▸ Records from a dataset
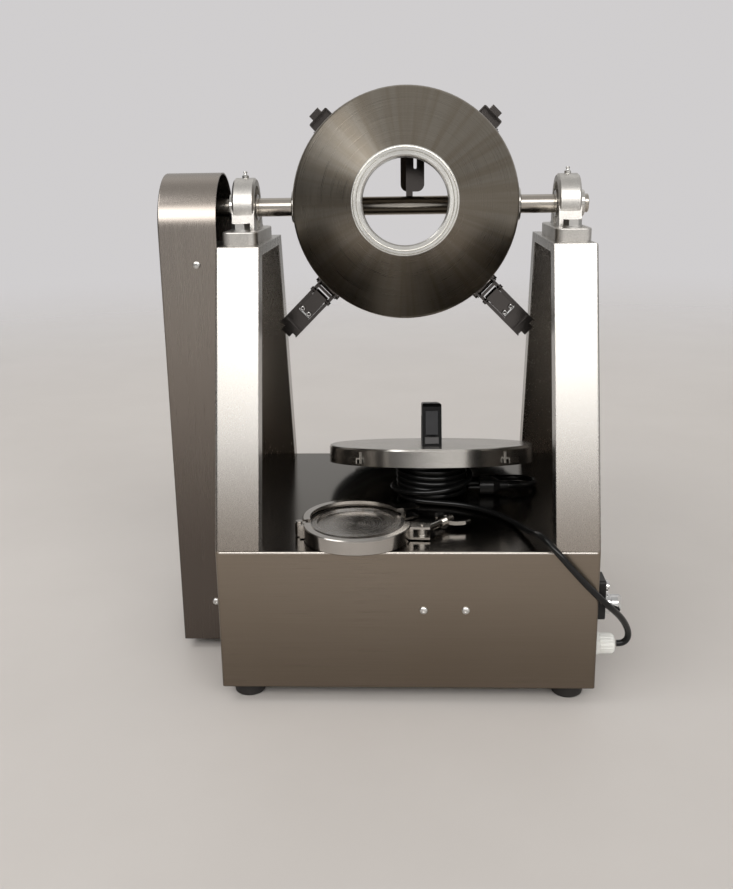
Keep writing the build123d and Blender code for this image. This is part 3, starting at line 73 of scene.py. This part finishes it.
class Graph:
    """A material's node tree with short ways to add nodes."""

    def __init__(self, name):
        self.material = bpy.data.materials.new(name)
        self.material.use_nodes = True
        self.tree = self.material.node_tree
        self.tree.nodes.clear()
        self.shader = self.add("ShaderNodeBsdfPrincipled")
        self.out = self.add("ShaderNodeOutputMaterial")
        self.link(self.shader.outputs["BSDF"], self.out.inputs["Surface"])

    def add(self, kind, **values):
        node = self.tree.nodes.new(kind)
        for key, value in values.items():
            setattr(node, key, value)
        return node

    def link(self, a, b):
        self.tree.links.new(a, b)

    def coords(self, scale=(1, 1, 1), place=(0, 0, 0)):
        """Object coordinates in metres, scaled and moved."""
        source = self.add("ShaderNodeTexCoord")
        mapping = self.add("ShaderNodeMapping")
        mapping.inputs["Scale"].default_value = scale
        mapping.inputs["Location"].default_value = place
        self.link(source.outputs["Object"], mapping.inputs["Vector"])
        return mapping.outputs["Vector"]

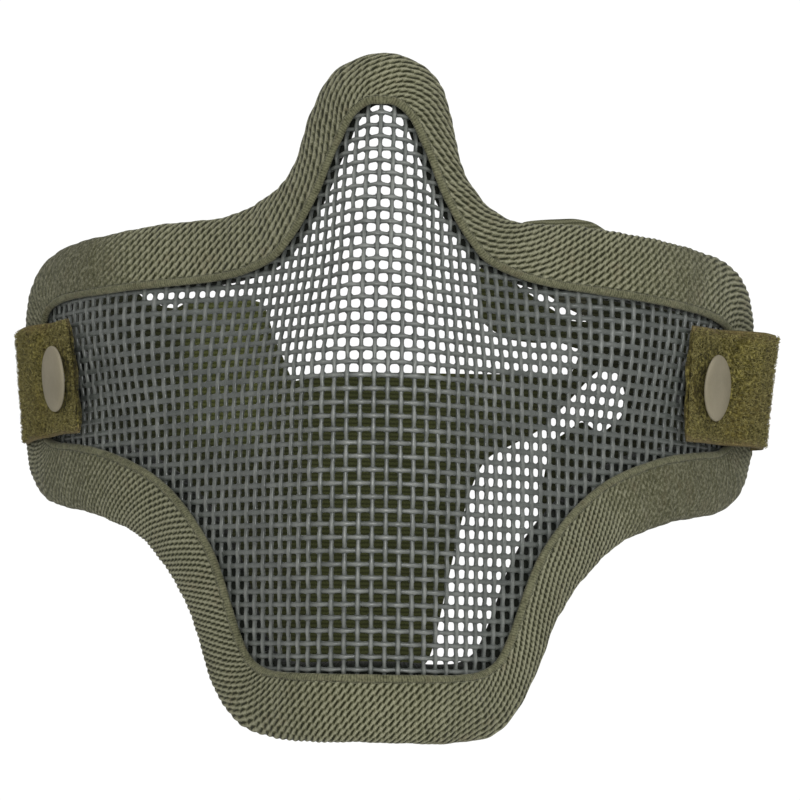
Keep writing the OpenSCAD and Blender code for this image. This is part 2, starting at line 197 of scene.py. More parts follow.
def inside_edge(q, reach):
    """True where a point of the surface lies inside the outline drawn in by
    the share reach of the edge's width."""
    poly = RING[::4, :2] + (RING[::4, 2:] - RING[::4, :2]) * reach
    x, z = q[..., 0], q[..., 1]
    hit = np.zeros(x.shape, bool)
    n = len(poly)
    for k in range(n):
        x0, z0 = poly[k]
        x1, z1 = poly[(k + 1) % n]
        cross = (z0 > z) != (z1 > z)
        if z1 != z0:
            hit ^= cross & (x < (x1 - x0) * (z - z0) / (z1 - z0) + x0)
    return hit


# ----------------------------------------------------------- mesh building
def new_mesh(name, verts, quads, tris=None, uv=None, tri_uv=None, smooth=True):
    """verts (n,3) in metres, quads (m,4), uv (m,4,2) per corner."""
    me = bpy.data.meshes.new(name)
    quads = np.asarray(quads, np.int64).reshape(-1, 4)
    tris = np.zeros((0, 3), np.int64) if tris is None else np.asarray(tris, np.int64).reshape(-1, 3)
    me.vertices.add(len(verts))
    me.vertices.foreach_set("co", np.ascontiguousarray(verts, np.float32).ravel())
    loops = np.concatenate([quads.ravel(), tris.ravel()])
    me.loops.add(len(loops))
    me.loops.foreach_set("vertex_index", loops.astype(np.int32))
    total = np.concatenate([np.full(len(quads), 4), np.full(len(tris), 3)])
    start = np.concatenate([[0], np.cumsum(total)[:-1]]) if len(total) else total
    me.polygons.add(len(total))
    me.polygons.foreach_set("loop_start", start.astype(np.int32))
    me.polygons.foreach_set("loop_total", total.astype(np.int32))
    me.polygons.foreach_set("use_smooth", np.full(len(total), smooth))
    me.update(calc_edges=True)
    if uv is not None:
        layer = me.uv_layers.new(name="UVMap")
        flat = np.asarray(uv, np.float32).reshape(-1, 2)
        rest = len(loops) - len(flat)
        if rest:
            more = np.zeros((rest, 2), np.float32) if tri_uv is None else np.asarray(tri_uv, np.float32).reshape(-1, 2)
            flat = np.concatenate([flat, more])
        layer.data.foreach_set("uv", flat.ravel())
    me.validate()
    ob = bpy.data.objects.new(name, me)
    bpy.context.collection.objects.link(ob)
    return ob


def grid_faces(n, k, loop_n=False, loop_k=False):
    """Quads of an n by k grid of points, closed along n and/or k."""
    i = np.arange(n if loop_n else n - 1)
    j = np.arange(k if loop_k else k - 1)
    I, J = np.meshgrid(i, j, indexing="ij")
    a = I * k + J
    b = I * k + (J + 1) % k
    c = ((I + 1) % n) * k + (J + 1) % k
    d = ((I + 1) % n) * k + J
    return np.stack([a, b, c, d], -1).reshape(-1, 4), I.ravel(), J.ravel()


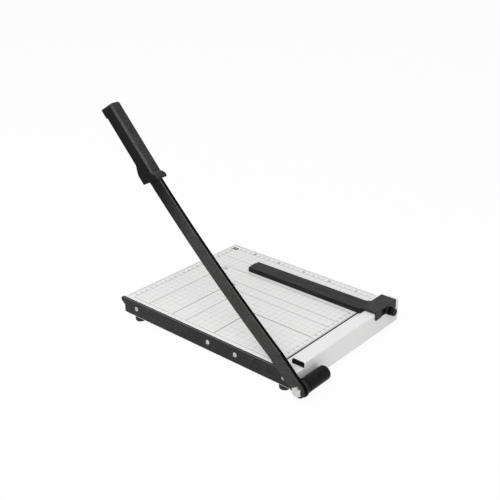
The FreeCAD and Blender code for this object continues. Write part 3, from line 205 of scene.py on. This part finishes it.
class Finish:
    """A Principled material with short ways to add the grain, speckle and wear of a real surface, and to
    paint light and shade into its colour.
    """

    def __init__(self, name, color, roughness, metallic=0.0, specular=0.5):
        self.material = bpy.data.materials.new(name)
        self.material.use_nodes = True
        self.tree = self.material.node_tree
        self.shader = self.tree.nodes["Principled BSDF"]
        self.shader.inputs["Base Color"].default_value = (*color, 1)
        self.shader.inputs["Roughness"].default_value = roughness
        self.shader.inputs["Metallic"].default_value = metallic
        self.shader.inputs["Specular IOR Level"].default_value = specular
        self.color = color
        self.roughness = roughness
        self.tint = None

    def node(self, kind, **inputs):
        """A new node with some of its sockets set."""
        made = self.tree.nodes.new(kind)
        for name, value in inputs.items():
            made.inputs[name].default_value = value
        return made

    def link(self, source, target):
        self.tree.links.new(source, target)

    def place(self, stretch=(1, 1, 1)):
        """Object coordinates, squeezed or drawn out along each axis."""
        coordinates = self.node("ShaderNodeTexCoord")
        mapping = self.node("ShaderNodeMapping", Scale=stretch)
        self.link(coordinates.outputs["Object"], mapping.inputs["Vector"])
        return mapping.outputs["Vector"]

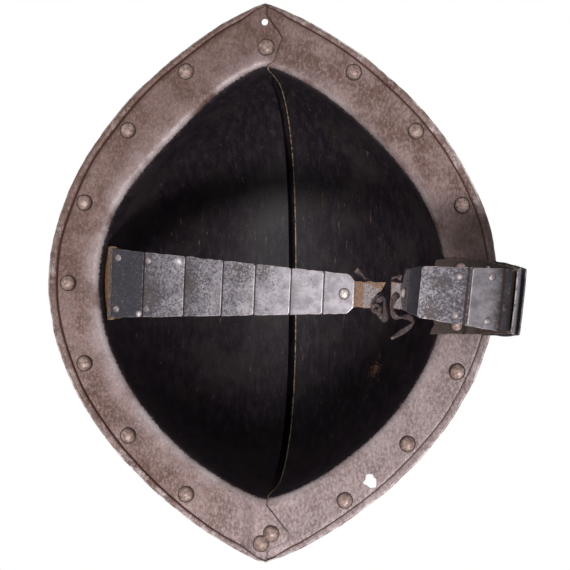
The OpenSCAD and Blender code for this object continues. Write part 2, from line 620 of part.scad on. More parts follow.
skull_left();
skull_right();
brim_rivets();
front_seam_rivet();
rear_seam_rivets();
left_root_leather();
right_root_leather();
left_root_rivets();
right_root_rivets();
for (s = SIDES, k = [1:LAMES]) {
    on_link(s, k) lame(s, k);
    on_link(s, k) leather(s, k);
    on_link(s, k) lame_rivets(s, k);
}
left_tie_tab();
right_tie_tab();
for (s = SIDES) {
    on_link(s, LAMES) tip_rivet(s);
    lace(s);
}
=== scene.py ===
"""A musketeer's helmet, seen from below into its bowl: the looks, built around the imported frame.

Everything is in metres in the frame's own axes. Sizes below are in millimetres, as a maker would say them.
"""

import json
import math

import bmesh
import bpy
from mathutils import Matrix, Vector, noise

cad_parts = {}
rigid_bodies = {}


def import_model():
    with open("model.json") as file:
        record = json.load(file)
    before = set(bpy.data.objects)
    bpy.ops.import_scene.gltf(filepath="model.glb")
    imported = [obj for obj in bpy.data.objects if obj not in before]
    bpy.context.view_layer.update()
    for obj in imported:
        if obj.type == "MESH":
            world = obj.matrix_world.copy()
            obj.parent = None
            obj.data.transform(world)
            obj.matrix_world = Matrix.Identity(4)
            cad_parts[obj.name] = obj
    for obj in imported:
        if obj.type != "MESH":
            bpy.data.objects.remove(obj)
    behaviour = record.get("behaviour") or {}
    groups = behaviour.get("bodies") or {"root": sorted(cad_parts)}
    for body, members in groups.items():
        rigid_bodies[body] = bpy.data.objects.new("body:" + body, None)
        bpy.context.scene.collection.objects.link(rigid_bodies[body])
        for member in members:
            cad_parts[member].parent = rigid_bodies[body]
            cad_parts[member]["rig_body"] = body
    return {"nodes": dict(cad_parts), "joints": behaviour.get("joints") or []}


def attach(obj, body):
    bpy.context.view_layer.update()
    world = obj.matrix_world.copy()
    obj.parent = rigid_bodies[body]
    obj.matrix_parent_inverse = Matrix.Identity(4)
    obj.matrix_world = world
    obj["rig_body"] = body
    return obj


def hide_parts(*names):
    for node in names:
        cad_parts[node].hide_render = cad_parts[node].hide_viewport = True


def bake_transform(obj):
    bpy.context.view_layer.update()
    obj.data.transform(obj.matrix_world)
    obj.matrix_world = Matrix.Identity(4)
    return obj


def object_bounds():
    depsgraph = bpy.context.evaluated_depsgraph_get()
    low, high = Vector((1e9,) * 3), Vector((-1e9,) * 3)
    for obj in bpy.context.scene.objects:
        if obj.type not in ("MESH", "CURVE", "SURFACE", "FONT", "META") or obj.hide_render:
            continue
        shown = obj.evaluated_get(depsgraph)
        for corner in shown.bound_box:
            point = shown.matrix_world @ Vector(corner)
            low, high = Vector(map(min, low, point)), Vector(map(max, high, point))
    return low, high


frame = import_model()
CAD_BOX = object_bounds()
NODES = frame["nodes"]
MM = 0.001

# Sizes of the helmet, as the solids have them
BRIM_L, BRIM_W, BRIM_SHIFT, BRIM_POINT = 334, 268, 2.8, 0.82
SIDE_DROOP, POINT_DROOP = 9, 3
SHEET_T, SEAM_GAP, SEAT = 1.3, 0.1, 0.25
OPEN_L, OPEN_W, OPEN_SHIFT, OPEN_POINT = 257, 207, 2, 0.75
SKULL_H, FLARE_R, SIDE_ROUND, LENGTH_ROUND = 150, 6, 2.3, 2.6
COMB_H, SLOT_W, FOLD_END, FOLD_LIP = 26, 4.6, 75, 3.5
DOME_H = SKULL_H - FLARE_R
LEATHER_T, LAME_T, LAP, LAME_RISE, PLATE_SEAT = 2.5, 1.0, 5.0, 1.3, 0.05
WALL_SEAT, RIVET_Z, LEATHER_REACH, RIGHT_SEAT_END, DIP = 0.7, 24, 8, 0.486, 4.2
ROOT_W = {"left": 42, "right": 44}
TIP_W = 22.4
LAMES = 7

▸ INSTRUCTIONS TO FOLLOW
In the material above, locate the line containing "brim_rivets();" and the line containing "for body, members". Transcribe exactly those two lines and every line between them, and nothing more.

▸ ANSWER TO THIS PROBLEM
brim_rivets();
front_seam_rivet();
rear_seam_rivets();
left_root_leather();
right_root_leather();
left_root_rivets();
right_root_rivets();
for (s = SIDES, k = [1:LAMES]) {
    on_link(s, k) lame(s, k);
    on_link(s, k) leather(s, k);
    on_link(s, k) lame_rivets(s, k);
}
left_tie_tab();
right_tie_tab();
for (s = SIDES) {
    on_link(s, LAMES) tip_rivet(s);
    lace(s);
}
=== scene.py ===
"""A musketeer's helmet, seen from below into its bowl: the looks, built around the imported frame.

Everything is in metres in the frame's own axes. Sizes below are in millimetres, as a maker would say them.
"""

import json
import math

import bmesh
import bpy
from mathutils import Matrix, Vector, noise

cad_parts = {}
rigid_bodies = {}


def import_model():
    with open("model.json") as file:
        record = json.load(file)
    before = set(bpy.data.objects)
    bpy.ops.import_scene.gltf(filepath="model.glb")
    imported = [obj for obj in bpy.data.objects if obj not in before]
    bpy.context.view_layer.update()
    for obj in imported:
        if obj.type == "MESH":
            world = obj.matrix_world.copy()
            obj.parent = None
            obj.data.transform(world)
            obj.matrix_world = Matrix.Identity(4)
            cad_parts[obj.name] = obj
    for obj in imported:
        if obj.type != "MESH":
            bpy.data.objects.remove(obj)
    behaviour = record.get("behaviour") or {}
    groups = behaviour.get("bodies") or {"root": sorted(cad_parts)}
    for body, members in groups.items():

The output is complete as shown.